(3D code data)
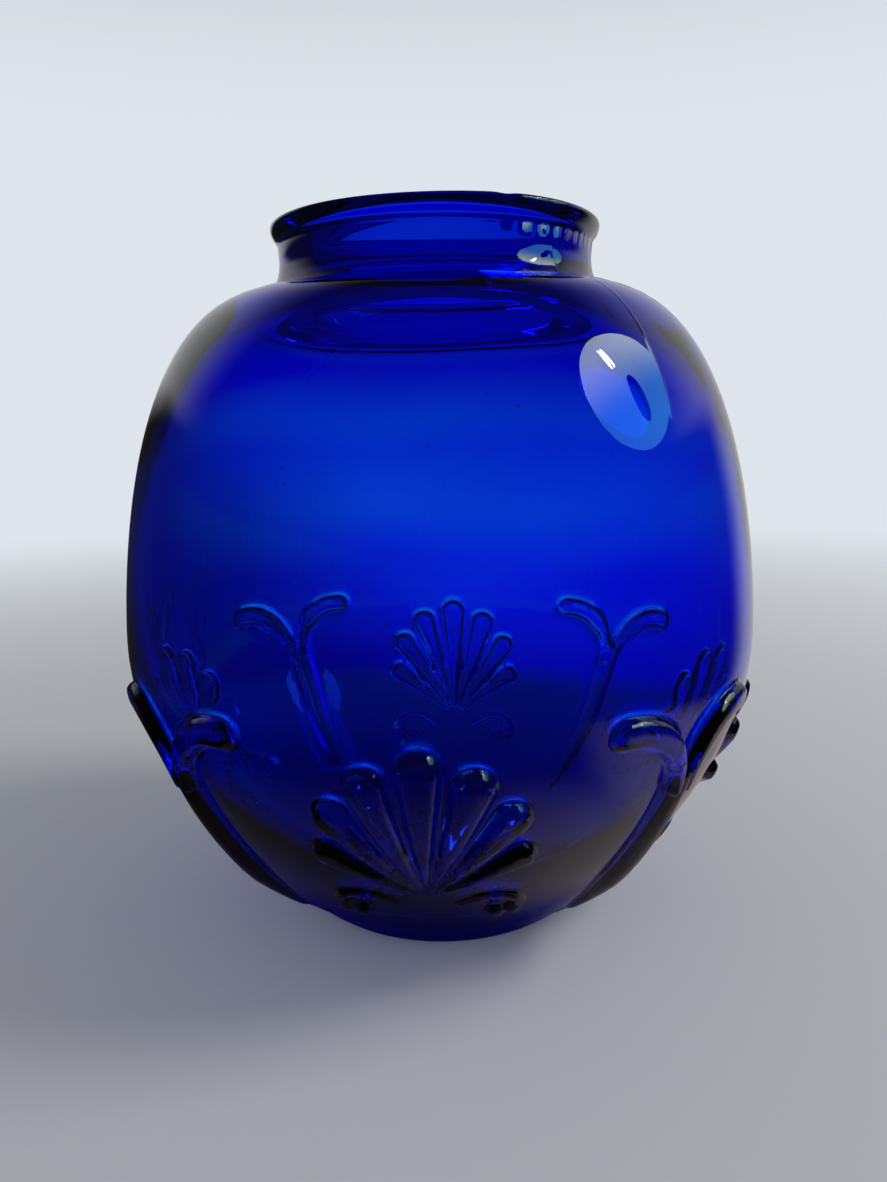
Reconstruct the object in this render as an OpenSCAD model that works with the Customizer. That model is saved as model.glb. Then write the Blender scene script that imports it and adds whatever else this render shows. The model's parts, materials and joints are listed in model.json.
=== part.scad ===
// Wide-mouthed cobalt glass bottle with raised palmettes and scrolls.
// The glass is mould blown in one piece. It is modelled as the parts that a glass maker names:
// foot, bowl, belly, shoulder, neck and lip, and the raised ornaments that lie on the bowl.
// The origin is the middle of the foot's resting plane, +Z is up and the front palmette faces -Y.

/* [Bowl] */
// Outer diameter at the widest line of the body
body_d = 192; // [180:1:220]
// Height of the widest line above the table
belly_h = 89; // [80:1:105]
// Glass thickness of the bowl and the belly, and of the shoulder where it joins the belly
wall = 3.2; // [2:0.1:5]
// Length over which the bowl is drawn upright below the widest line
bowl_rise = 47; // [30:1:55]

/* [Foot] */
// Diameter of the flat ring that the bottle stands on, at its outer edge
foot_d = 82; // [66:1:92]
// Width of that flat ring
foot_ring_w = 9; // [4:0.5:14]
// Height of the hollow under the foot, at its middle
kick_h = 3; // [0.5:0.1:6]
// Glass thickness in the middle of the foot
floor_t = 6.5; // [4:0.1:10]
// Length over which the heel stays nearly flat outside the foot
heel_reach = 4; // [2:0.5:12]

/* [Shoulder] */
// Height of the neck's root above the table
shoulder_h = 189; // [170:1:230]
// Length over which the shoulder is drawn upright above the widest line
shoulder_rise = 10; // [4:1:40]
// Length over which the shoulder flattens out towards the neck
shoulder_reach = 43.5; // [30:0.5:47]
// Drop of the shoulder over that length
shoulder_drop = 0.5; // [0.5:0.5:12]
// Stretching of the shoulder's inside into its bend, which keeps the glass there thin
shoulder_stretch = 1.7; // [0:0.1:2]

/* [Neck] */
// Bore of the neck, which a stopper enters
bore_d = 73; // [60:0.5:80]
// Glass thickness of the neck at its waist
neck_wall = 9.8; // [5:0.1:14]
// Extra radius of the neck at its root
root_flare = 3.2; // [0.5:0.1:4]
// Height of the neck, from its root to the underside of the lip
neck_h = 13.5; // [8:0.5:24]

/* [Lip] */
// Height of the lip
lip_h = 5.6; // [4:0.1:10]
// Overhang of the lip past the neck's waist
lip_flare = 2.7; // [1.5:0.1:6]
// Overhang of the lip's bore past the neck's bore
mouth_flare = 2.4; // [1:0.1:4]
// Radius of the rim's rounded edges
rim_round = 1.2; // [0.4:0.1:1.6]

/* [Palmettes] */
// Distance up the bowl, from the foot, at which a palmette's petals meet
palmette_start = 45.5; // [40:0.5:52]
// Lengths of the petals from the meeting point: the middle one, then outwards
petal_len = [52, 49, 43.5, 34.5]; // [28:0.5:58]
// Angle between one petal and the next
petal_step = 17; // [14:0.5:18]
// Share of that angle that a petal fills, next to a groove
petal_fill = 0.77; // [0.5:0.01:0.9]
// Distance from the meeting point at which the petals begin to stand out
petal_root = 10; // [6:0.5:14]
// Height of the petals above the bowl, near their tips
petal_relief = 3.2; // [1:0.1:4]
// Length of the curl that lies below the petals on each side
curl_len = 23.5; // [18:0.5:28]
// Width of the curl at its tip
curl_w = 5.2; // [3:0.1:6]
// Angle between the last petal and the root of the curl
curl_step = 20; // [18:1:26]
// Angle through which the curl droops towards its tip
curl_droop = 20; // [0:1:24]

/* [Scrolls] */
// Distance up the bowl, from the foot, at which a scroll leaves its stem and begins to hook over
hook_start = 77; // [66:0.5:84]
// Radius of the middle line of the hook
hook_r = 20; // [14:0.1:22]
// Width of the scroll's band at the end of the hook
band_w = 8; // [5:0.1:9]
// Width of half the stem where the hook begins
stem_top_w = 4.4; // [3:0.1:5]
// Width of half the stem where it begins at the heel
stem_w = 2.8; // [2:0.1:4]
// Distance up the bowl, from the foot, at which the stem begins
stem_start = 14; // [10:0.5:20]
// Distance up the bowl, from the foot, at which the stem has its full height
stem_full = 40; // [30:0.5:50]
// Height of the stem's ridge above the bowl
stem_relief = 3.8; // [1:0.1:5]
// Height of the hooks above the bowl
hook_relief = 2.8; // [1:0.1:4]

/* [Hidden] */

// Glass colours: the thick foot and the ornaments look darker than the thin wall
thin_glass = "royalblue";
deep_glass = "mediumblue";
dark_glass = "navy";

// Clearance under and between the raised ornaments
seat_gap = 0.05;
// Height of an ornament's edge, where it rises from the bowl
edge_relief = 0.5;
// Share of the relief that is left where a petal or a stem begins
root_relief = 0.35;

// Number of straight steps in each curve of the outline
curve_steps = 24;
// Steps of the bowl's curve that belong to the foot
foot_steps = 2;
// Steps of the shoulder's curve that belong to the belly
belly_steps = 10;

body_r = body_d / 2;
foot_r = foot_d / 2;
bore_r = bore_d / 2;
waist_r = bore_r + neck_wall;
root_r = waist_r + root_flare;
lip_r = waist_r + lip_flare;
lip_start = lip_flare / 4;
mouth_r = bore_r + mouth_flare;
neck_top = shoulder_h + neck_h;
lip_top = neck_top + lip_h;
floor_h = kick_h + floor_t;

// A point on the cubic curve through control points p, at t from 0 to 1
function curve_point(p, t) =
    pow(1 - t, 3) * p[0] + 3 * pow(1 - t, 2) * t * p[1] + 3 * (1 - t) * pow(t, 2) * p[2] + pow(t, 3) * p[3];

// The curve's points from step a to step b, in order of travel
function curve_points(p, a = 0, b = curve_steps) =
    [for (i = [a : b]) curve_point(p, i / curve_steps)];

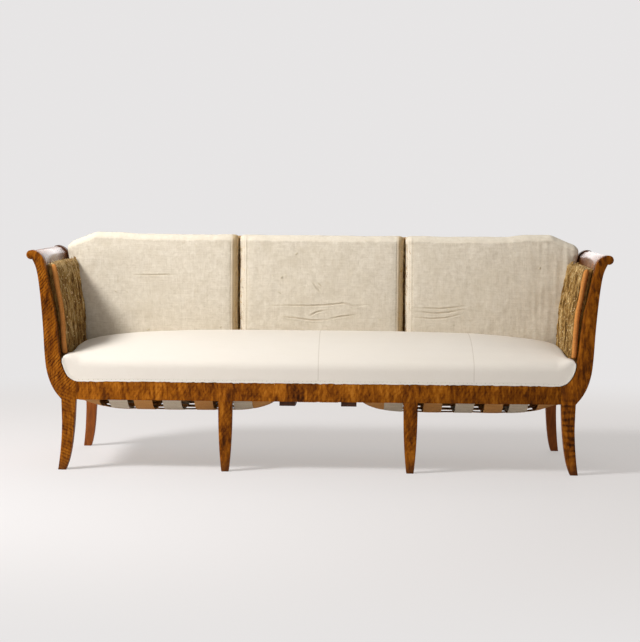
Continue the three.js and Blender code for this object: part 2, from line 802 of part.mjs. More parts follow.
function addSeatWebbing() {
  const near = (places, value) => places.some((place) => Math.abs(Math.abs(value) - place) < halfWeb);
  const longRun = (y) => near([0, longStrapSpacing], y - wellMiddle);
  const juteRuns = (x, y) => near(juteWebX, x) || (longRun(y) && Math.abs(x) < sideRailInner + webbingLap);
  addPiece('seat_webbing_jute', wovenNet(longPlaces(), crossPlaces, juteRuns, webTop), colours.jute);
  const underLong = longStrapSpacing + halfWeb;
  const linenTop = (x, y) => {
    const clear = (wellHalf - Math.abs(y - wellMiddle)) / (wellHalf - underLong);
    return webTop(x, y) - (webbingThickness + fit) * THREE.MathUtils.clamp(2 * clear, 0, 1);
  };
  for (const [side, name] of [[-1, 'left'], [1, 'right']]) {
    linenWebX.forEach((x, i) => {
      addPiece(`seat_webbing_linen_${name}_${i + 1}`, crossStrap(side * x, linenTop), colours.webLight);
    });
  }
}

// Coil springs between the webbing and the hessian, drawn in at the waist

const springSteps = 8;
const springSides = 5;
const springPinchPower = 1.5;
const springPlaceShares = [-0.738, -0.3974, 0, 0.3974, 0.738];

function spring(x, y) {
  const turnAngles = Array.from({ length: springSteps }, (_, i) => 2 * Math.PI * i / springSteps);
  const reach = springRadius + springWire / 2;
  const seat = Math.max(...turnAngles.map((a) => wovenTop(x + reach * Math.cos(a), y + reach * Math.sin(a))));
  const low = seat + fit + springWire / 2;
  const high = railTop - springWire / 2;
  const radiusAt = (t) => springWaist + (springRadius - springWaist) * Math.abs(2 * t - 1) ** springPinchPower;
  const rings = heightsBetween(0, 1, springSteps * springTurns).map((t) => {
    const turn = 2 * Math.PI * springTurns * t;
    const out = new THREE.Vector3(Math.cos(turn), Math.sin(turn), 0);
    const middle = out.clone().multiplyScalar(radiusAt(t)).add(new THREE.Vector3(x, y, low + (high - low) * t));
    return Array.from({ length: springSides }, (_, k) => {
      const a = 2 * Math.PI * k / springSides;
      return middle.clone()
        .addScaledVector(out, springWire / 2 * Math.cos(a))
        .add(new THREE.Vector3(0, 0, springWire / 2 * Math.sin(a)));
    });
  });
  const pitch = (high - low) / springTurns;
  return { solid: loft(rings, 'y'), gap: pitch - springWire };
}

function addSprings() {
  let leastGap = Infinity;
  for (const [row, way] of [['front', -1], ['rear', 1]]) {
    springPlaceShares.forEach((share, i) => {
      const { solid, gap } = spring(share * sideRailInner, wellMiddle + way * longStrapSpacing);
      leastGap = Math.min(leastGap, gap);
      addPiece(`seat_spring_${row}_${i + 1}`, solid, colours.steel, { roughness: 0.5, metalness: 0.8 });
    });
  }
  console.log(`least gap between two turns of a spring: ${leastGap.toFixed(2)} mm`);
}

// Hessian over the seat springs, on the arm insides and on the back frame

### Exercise
Emit, unaltered, the lines from the top of the listing down through the line that holds "heel_reach = 4; // [2:0.5:12]"; emit nothing else.

### Correct answer
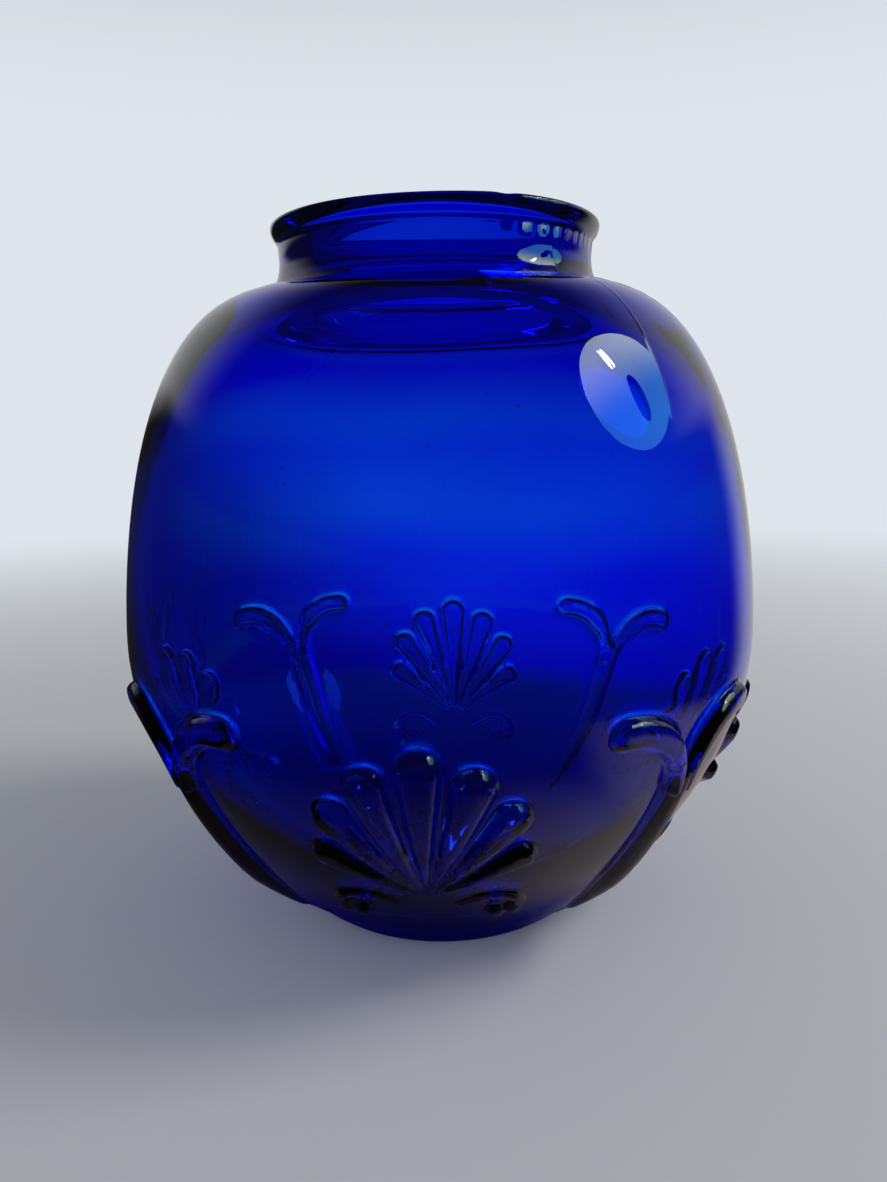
Reconstruct the object in this render as an OpenSCAD model that works with the Customizer. That model is saved as model.glb. Then write the Blender scene script that imports it and adds whatever else this render shows. The model's parts, materials and joints are listed in model.json.
=== part.scad ===
// Wide-mouthed cobalt glass bottle with raised palmettes and scrolls.
// The glass is mould blown in one piece. It is modelled as the parts that a glass maker names:
// foot, bowl, belly, shoulder, neck and lip, and the raised ornaments that lie on the bowl.
// The origin is the middle of the foot's resting plane, +Z is up and the front palmette faces -Y.

/* [Bowl] */
// Outer diameter at the widest line of the body
body_d = 192; // [180:1:220]
// Height of the widest line above the table
belly_h = 89; // [80:1:105]
// Glass thickness of the bowl and the belly, and of the shoulder where it joins the belly
wall = 3.2; // [2:0.1:5]
// Length over which the bowl is drawn upright below the widest line
bowl_rise = 47; // [30:1:55]

/* [Foot] */
// Diameter of the flat ring that the bottle stands on, at its outer edge
foot_d = 82; // [66:1:92]
// Width of that flat ring
foot_ring_w = 9; // [4:0.5:14]
// Height of the hollow under the foot, at its middle
kick_h = 3; // [0.5:0.1:6]
// Glass thickness in the middle of the foot
floor_t = 6.5; // [4:0.1:10]
// Length over which the heel stays nearly flat outside the foot
heel_reach = 4; // [2:0.5:12]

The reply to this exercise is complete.